(Object data in JSON)
----------------------------------------
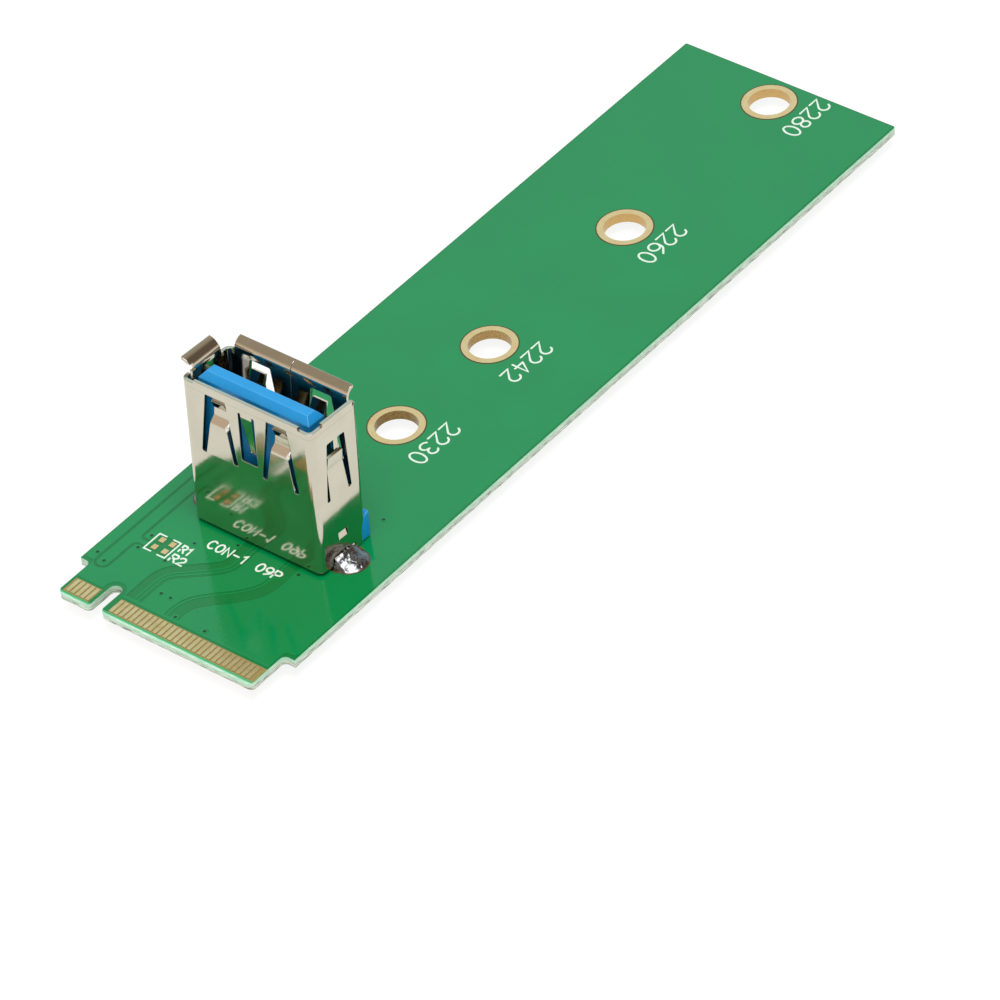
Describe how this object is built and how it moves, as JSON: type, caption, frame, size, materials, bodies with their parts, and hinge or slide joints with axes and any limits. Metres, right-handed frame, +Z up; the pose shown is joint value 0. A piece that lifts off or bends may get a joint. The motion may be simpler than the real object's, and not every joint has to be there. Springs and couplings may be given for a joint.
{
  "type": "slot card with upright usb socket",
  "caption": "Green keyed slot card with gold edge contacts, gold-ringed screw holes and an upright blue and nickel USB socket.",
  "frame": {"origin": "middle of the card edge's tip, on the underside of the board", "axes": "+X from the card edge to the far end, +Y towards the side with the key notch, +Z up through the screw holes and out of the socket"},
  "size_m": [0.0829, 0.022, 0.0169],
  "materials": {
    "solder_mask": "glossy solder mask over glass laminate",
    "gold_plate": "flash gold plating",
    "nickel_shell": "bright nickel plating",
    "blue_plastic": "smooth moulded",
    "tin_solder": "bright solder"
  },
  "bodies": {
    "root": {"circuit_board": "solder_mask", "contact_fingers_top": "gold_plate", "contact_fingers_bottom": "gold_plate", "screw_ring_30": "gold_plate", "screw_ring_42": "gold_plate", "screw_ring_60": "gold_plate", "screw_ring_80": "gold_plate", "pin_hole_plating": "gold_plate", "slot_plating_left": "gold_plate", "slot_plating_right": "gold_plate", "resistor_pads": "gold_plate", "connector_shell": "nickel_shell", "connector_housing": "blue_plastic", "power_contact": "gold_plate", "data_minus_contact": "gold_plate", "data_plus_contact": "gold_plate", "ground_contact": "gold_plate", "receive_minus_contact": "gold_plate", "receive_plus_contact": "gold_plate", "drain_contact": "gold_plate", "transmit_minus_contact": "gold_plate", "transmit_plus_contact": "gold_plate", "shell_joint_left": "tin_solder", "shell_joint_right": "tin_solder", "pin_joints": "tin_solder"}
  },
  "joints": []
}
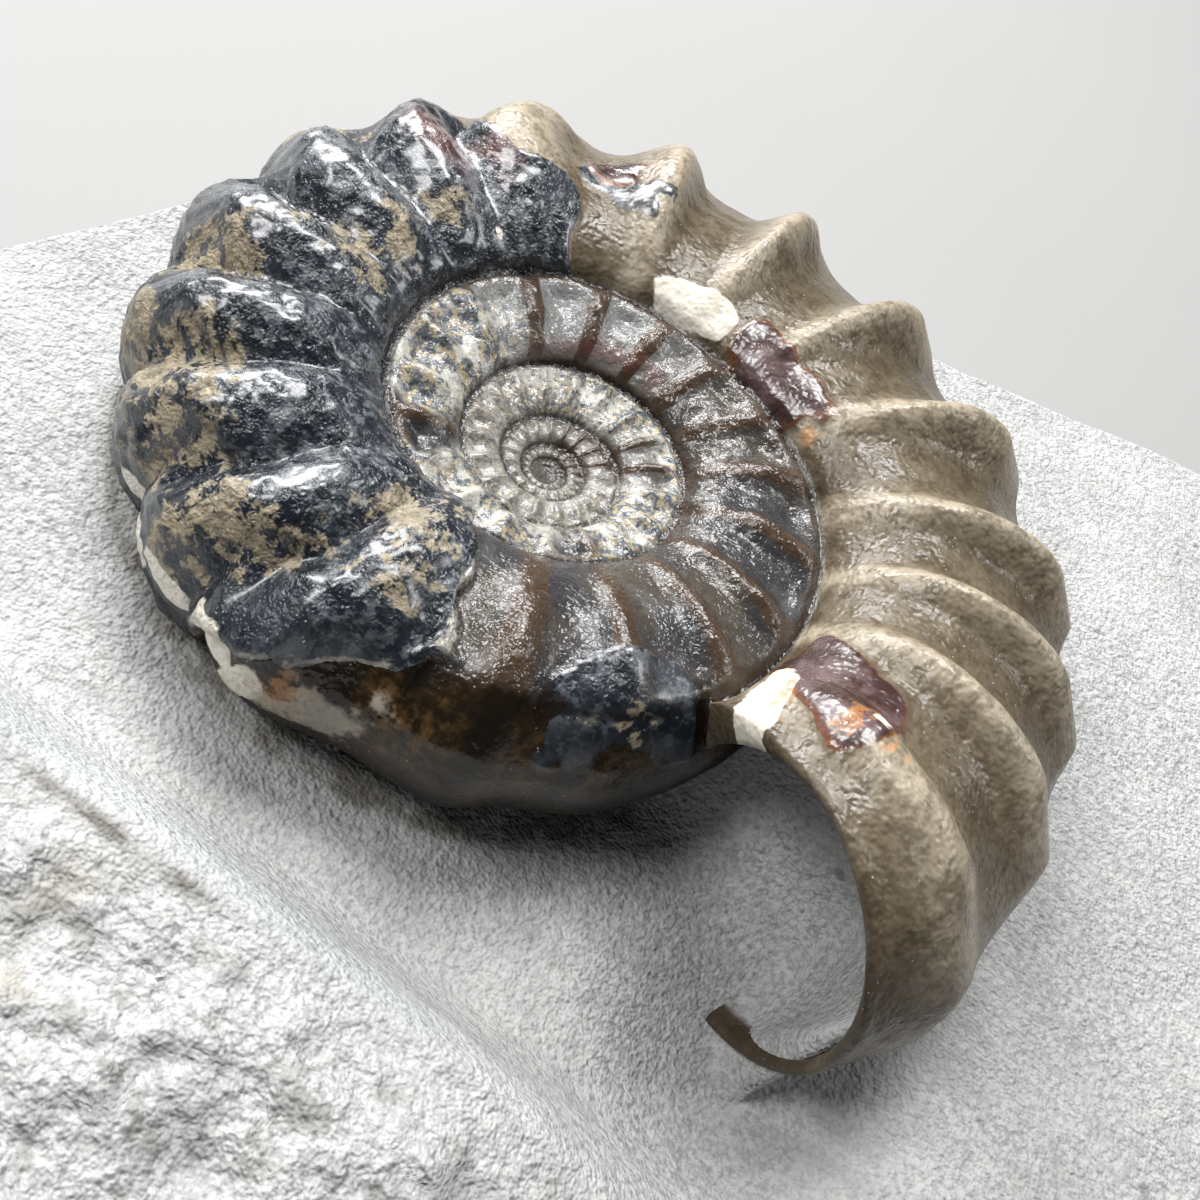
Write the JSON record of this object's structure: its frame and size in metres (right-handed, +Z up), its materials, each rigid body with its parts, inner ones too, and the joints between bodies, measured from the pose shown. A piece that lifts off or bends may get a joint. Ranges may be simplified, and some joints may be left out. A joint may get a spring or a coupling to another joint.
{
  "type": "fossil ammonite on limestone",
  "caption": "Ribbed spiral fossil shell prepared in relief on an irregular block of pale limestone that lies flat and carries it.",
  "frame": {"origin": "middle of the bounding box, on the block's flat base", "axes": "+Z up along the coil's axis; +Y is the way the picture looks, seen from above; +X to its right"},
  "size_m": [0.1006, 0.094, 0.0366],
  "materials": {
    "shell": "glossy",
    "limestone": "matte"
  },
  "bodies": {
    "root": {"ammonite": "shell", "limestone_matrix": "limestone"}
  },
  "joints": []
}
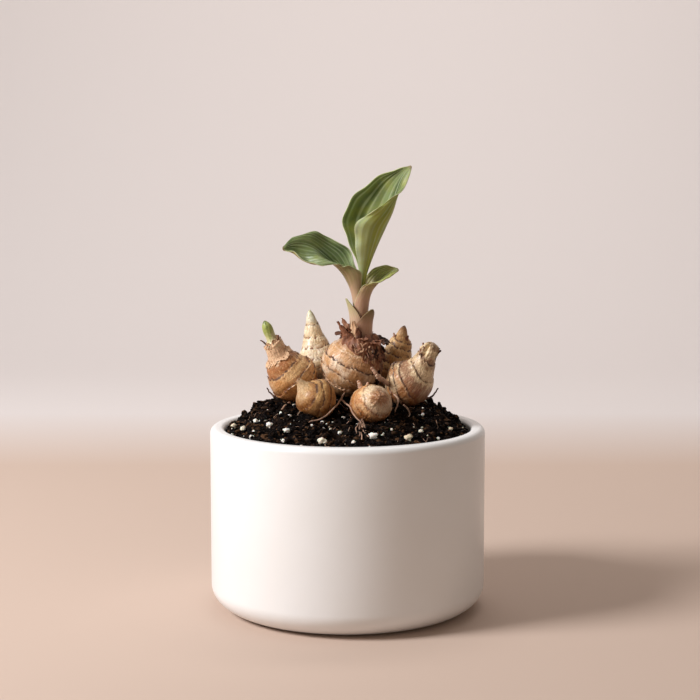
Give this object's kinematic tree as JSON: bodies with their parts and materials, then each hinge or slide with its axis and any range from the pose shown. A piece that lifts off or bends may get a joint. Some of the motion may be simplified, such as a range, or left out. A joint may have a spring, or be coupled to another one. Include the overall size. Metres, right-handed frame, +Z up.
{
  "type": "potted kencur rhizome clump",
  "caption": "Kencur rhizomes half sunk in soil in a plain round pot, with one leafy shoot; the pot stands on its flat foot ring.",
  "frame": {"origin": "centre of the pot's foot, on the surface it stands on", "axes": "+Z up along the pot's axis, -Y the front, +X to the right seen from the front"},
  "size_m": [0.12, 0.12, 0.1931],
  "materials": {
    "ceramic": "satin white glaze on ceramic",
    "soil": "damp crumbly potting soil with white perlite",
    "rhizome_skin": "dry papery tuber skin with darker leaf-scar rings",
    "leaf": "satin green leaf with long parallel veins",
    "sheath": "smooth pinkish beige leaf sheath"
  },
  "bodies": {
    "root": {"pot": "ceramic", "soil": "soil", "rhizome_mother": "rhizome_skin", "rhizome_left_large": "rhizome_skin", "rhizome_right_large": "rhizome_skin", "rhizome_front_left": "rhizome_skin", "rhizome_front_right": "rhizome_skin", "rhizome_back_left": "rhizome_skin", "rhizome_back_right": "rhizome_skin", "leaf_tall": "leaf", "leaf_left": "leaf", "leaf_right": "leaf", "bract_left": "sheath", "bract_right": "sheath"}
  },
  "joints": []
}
----------------------------------------
**The problem:**
Output the records exactly, including every line.

**Result of this task:**
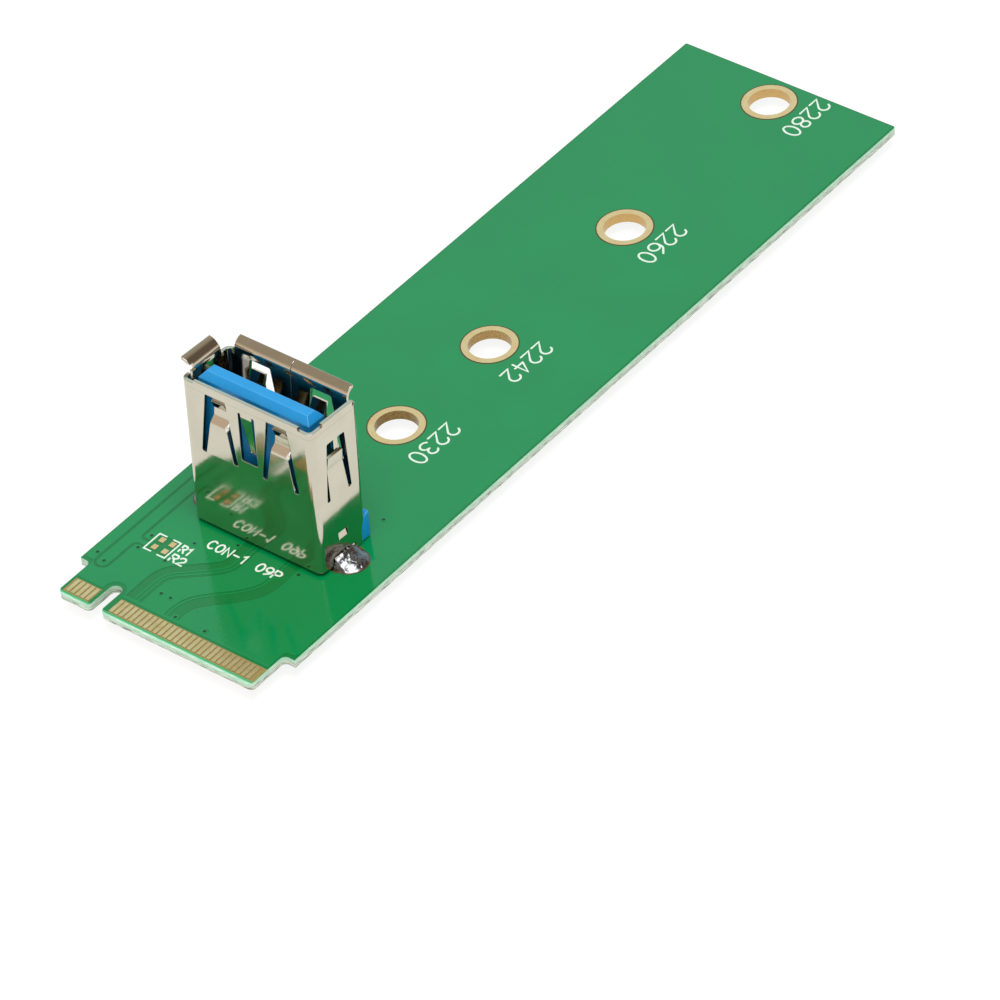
Describe how this object is built and how it moves, as JSON: type, caption, frame, size, materials, bodies with their parts, and hinge or slide joints with axes and any limits. Metres, right-handed frame, +Z up; the pose shown is joint value 0. A piece that lifts off or bends may get a joint. The motion may be simpler than the real object's, and not every joint has to be there. Springs and couplings may be given for a joint.
{
  "type": "slot card with upright usb socket",
  "caption": "Green keyed slot card with gold edge contacts, gold-ringed screw holes and an upright blue and nickel USB socket.",
  "frame": {"origin": "middle of the card edge's tip, on the underside of the board", "axes": "+X from the card edge to the far end, +Y towards the side with the key notch, +Z up through the screw holes and out of the socket"},
  "size_m": [0.0829, 0.022, 0.0169],
  "materials": {
    "solder_mask": "glossy solder mask over glass laminate",
    "gold_plate": "flash gold plating",
    "nickel_shell": "bright nickel plating",
    "blue_plastic": "smooth moulded",
    "tin_solder": "bright solder"
  },
  "bodies": {
    "root": {"circuit_board": "solder_mask", "contact_fingers_top": "gold_plate", "contact_fingers_bottom": "gold_plate", "screw_ring_30": "gold_plate", "screw_ring_42": "gold_plate", "screw_ring_60": "gold_plate", "screw_ring_80": "gold_plate", "pin_hole_plating": "gold_plate", "slot_plating_left": "gold_plate", "slot_plating_right": "gold_plate", "resistor_pads": "gold_plate", "connector_shell": "nickel_shell", "connector_housing": "blue_plastic", "power_contact": "gold_plate", "data_minus_contact": "gold_plate", "data_plus_contact": "gold_plate", "ground_contact": "gold_plate", "receive_minus_contact": "gold_plate", "receive_plus_contact": "gold_plate", "drain_contact": "gold_plate", "transmit_minus_contact": "gold_plate", "transmit_plus_contact": "gold_plate", "shell_joint_left": "tin_solder", "shell_joint_right": "tin_solder", "pin_joints": "tin_solder"}
  },
  "joints": []
}
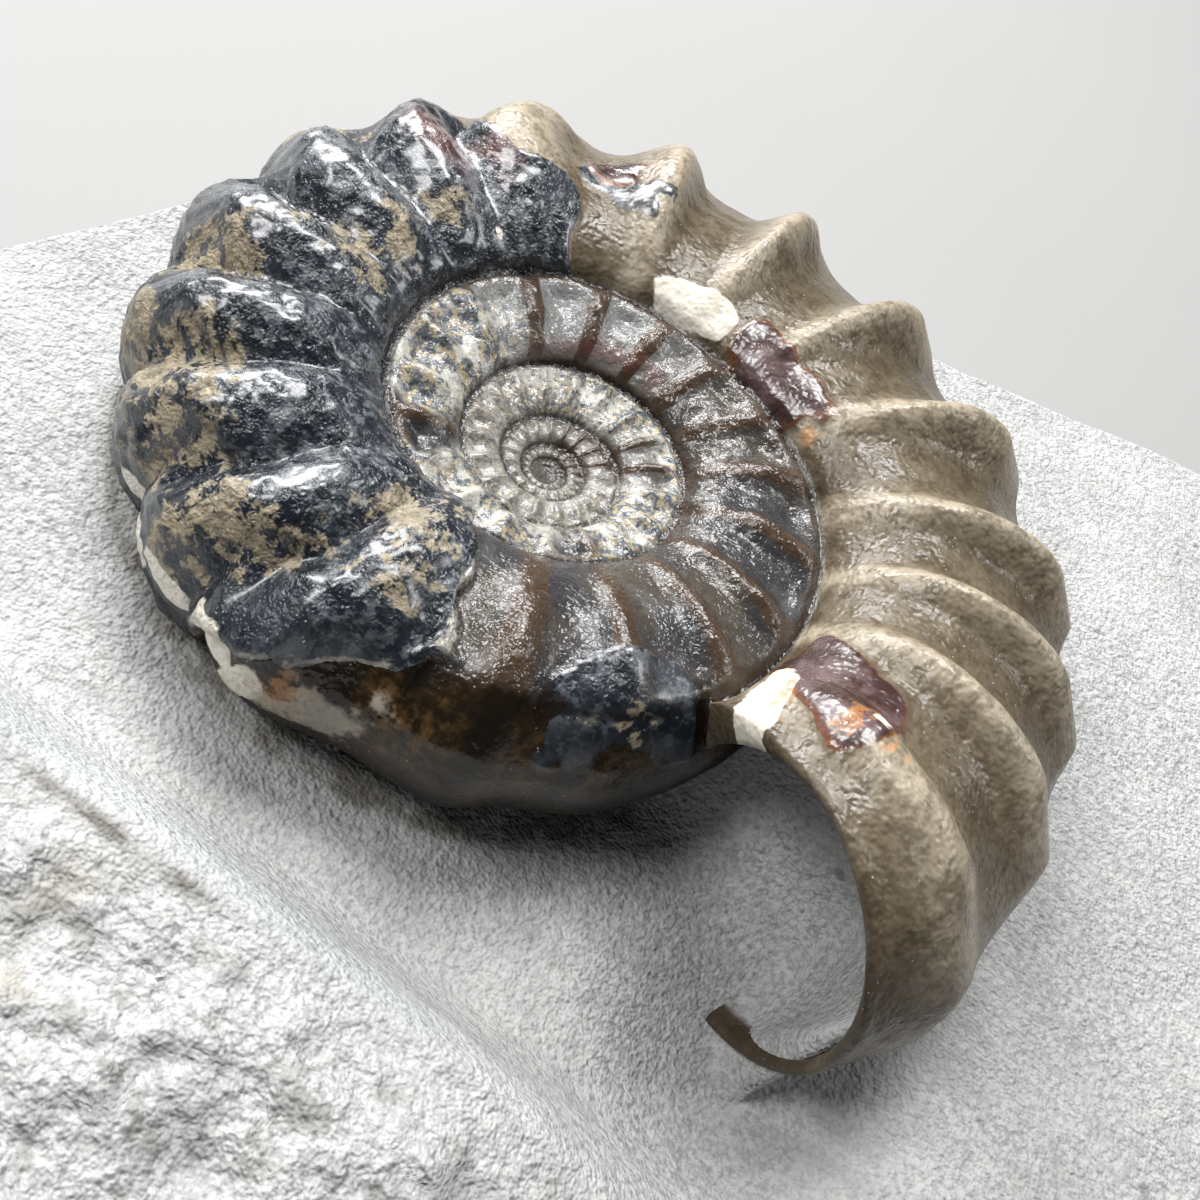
Write the JSON record of this object's structure: its frame and size in metres (right-handed, +Z up), its materials, each rigid body with its parts, inner ones too, and the joints between bodies, measured from the pose shown. A piece that lifts off or bends may get a joint. Ranges may be simplified, and some joints may be left out. A joint may get a spring or a coupling to another joint.
{
  "type": "fossil ammonite on limestone",
  "caption": "Ribbed spiral fossil shell prepared in relief on an irregular block of pale limestone that lies flat and carries it.",
  "frame": {"origin": "middle of the bounding box, on the block's flat base", "axes": "+Z up along the coil's axis; +Y is the way the picture looks, seen from above; +X to its right"},
  "size_m": [0.1006, 0.094, 0.0366],
  "materials": {
    "shell": "glossy",
    "limestone": "matte"
  },
  "bodies": {
    "root": {"ammonite": "shell", "limestone_matrix": "limestone"}
  },
  "joints": []
}
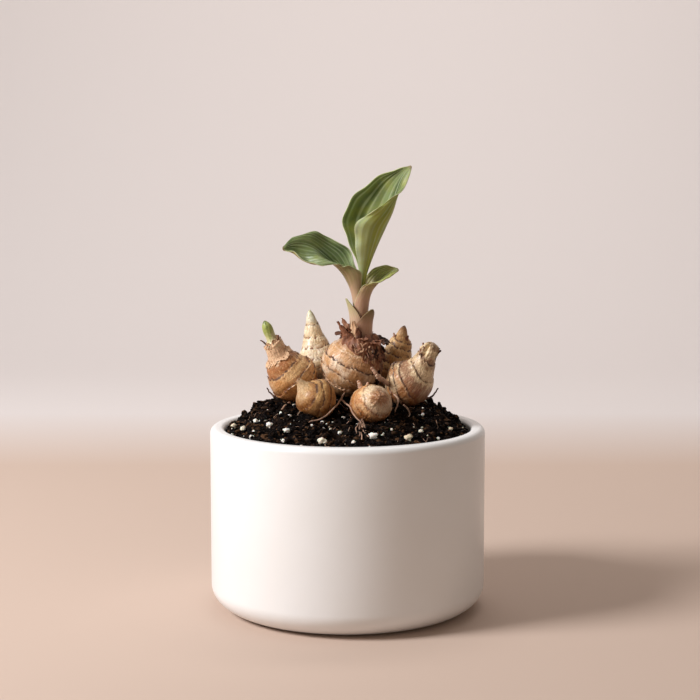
Give this object's kinematic tree as JSON: bodies with their parts and materials, then each hinge or slide with its axis and any range from the pose shown. A piece that lifts off or bends may get a joint. Some of the motion may be simplified, such as a range, or left out. A joint may have a spring, or be coupled to another one. Include the overall size. Metres, right-handed frame, +Z up.
{
  "type": "potted kencur rhizome clump",
  "caption": "Kencur rhizomes half sunk in soil in a plain round pot, with one leafy shoot; the pot stands on its flat foot ring.",
  "frame": {"origin": "centre of the pot's foot, on the surface it stands on", "axes": "+Z up along the pot's axis, -Y the front, +X to the right seen from the front"},
  "size_m": [0.12, 0.12, 0.1931],
  "materials": {
    "ceramic": "satin white glaze on ceramic",
    "soil": "damp crumbly potting soil with white perlite",
    "rhizome_skin": "dry papery tuber skin with darker leaf-scar rings",
    "leaf": "satin green leaf with long parallel veins",
    "sheath": "smooth pinkish beige leaf sheath"
  },
  "bodies": {
    "root": {"pot": "ceramic", "soil": "soil", "rhizome_mother": "rhizome_skin", "rhizome_left_large": "rhizome_skin", "rhizome_right_large": "rhizome_skin", "rhizome_front_left": "rhizome_skin", "rhizome_front_right": "rhizome_skin", "rhizome_back_left": "rhizome_skin", "rhizome_back_right": "rhizome_skin", "leaf_tall": "leaf", "leaf_left": "leaf", "leaf_right": "leaf", "bract_left": "sheath", "bract_right": "sheath"}
  },
  "joints": []
}